Tips On How To Have a Great Telehealth Visit

Tips On How To Have a Great Telehealth Visit

Over the past few months, I have gone from caring for all my patients in the office to seeing many of them virtually.  For me, it has been an amazing experience to be able to use technology to connect and help my patients while still practicing social distancing. Telehealth has actually been around a lot longer than most of us know. However, the COVID-19 pandemic has brought telehealth to the forefront as physicians try to keep non-COVID people out of the hospital while still providing excellent care to families.

During a telehealth visit, I use a secure, HIPPA-approved video conferencing platform to perform an office visit remotely. I have found certain “tips” help the visit run smoothly.

What you will need for the telehealth visit:

  • Access to your child’s TDDC patient portal. 
  • Instructions for the telehealth visit and portal forms will be sent in advance of the visit and will need to be completed before the appointment
  • A computer, tablet, or smartphone with a microphone and camera
  • A reliable internet connection

*Check your technology before the visit. Is your computer’s microphone working, is your internet connection strong where you’re sitting and is the volume turned up on your computer?

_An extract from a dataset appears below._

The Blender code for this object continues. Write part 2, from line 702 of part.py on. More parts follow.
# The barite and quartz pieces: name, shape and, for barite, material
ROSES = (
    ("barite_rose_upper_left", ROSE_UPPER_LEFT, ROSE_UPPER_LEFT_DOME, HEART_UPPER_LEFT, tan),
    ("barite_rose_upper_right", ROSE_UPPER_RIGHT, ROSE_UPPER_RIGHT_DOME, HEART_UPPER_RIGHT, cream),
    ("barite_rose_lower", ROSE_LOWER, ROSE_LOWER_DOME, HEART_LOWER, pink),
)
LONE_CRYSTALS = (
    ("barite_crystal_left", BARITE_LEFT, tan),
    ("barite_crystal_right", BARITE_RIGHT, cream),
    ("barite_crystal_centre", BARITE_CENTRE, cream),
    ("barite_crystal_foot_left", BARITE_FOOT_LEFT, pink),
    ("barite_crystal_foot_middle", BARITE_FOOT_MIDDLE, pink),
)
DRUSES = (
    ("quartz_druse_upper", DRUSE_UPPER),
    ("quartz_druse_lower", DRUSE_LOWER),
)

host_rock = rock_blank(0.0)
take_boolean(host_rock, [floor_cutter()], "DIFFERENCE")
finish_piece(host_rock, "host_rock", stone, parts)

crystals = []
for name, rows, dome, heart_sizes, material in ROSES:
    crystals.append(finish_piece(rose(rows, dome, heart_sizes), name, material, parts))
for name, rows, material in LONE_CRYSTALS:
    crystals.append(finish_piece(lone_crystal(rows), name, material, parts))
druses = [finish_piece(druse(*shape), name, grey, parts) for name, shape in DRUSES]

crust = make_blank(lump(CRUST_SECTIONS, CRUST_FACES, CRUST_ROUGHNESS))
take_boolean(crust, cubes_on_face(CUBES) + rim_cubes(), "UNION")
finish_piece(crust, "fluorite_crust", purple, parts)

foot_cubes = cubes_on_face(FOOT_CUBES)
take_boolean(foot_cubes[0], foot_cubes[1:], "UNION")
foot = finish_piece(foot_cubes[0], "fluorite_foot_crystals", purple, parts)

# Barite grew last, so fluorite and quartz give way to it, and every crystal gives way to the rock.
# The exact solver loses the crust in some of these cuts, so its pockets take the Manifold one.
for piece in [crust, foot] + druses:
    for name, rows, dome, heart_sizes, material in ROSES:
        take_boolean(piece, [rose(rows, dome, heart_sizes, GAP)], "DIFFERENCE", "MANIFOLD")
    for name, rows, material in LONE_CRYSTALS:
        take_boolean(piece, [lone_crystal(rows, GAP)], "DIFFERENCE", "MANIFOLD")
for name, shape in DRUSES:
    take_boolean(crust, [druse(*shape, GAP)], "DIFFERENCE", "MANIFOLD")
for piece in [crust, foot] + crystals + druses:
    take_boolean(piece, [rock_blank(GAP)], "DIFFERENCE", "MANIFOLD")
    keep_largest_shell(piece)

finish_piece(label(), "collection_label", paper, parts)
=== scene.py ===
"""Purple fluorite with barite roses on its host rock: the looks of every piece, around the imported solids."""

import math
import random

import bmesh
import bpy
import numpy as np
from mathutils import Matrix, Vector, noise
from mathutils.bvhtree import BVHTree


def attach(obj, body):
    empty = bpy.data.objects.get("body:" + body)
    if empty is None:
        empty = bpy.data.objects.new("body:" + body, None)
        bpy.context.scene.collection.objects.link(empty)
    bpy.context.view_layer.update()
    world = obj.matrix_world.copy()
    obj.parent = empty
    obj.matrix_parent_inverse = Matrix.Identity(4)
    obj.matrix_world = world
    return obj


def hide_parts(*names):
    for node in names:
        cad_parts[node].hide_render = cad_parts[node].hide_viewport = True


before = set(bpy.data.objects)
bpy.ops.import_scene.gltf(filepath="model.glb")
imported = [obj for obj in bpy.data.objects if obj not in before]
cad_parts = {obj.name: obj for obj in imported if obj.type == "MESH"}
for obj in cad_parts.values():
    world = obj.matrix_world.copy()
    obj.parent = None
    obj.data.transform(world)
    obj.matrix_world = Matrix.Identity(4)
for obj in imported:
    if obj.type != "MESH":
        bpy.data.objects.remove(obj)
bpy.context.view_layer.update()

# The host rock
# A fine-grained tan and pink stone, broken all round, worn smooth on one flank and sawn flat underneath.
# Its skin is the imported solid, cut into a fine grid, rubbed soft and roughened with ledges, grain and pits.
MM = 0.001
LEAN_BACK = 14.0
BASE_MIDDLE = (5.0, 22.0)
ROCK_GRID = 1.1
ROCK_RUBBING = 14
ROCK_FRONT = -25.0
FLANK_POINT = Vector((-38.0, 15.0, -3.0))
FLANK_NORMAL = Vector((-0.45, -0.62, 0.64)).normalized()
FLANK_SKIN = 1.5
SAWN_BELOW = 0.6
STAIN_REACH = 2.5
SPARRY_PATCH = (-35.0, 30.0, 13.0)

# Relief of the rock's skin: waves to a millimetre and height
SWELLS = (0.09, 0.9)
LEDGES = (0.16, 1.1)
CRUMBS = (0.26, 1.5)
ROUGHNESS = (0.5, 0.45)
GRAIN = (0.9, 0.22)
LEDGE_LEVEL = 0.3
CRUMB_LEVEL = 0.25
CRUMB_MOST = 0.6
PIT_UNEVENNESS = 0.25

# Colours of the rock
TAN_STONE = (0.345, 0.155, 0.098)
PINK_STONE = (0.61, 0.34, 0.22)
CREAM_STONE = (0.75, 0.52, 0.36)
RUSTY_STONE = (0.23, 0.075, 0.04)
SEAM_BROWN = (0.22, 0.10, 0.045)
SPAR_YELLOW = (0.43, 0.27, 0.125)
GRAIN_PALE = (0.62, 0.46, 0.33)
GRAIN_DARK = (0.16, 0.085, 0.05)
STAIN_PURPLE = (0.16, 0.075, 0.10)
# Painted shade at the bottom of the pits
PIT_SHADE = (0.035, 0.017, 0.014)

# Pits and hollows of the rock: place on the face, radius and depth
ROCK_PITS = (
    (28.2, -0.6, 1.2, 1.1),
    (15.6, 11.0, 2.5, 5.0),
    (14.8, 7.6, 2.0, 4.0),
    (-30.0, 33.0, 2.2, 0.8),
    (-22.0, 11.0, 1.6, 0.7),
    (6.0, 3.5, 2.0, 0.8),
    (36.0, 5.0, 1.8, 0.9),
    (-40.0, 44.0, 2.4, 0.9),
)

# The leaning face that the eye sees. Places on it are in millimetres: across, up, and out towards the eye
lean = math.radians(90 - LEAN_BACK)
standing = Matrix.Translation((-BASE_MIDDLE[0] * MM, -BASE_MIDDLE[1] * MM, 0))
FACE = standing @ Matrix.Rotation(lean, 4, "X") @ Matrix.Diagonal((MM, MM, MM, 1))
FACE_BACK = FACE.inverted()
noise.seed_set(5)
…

Find the perfect location:

  • Choose a quiet space that is free from noise and distractions.  A carpeted room will minimize echo.
  • Set your camera so it is at eye level for your child and for you.  If you are using a phone or tablet, lean it against something so you do not have to hold it.
  • Close any blinds and adjust your lighting. Make sure there is no light or window directly behind the camera to avoid glare.
  • Be prepared to adjust your camera when your child needs to be examined.

How to prepare your child for the visit?

  • Pick an appointment time when your child is likely to be fully awake.
  • Avoid multitasking during the appointment.
  • For young children (infant, toddler, or younger preschooler) it may be helpful to have another parent, older child, or caregiver nearby to help.
  • Keep toys, books, a bottle, or sippy cup handy to help soothe and engage your child throughout the visit.
  • For older school-age children, sit next to them during the visit so the physician can talk to both of you during the visit.

Gather important information before the session starts:

  • A list of your child’s current prescription medications, over the counter products, and supplements with dosages.
  • Your child’s current weight.
  • Pen and paper.
  • Discuss ahead of time and be prepared to answer a variety of questions, including how the symptoms have been occurring, when the symptoms are most severe, and any other related details.
  • A list of questions you and your child have.

What happens after the visit?

  • Your child’s appointment will be documented in your child’s electronic medical record and a copy will be sent to the pediatrician.
  • A summary of the visit will be sent to your child’s TDDC patient portal.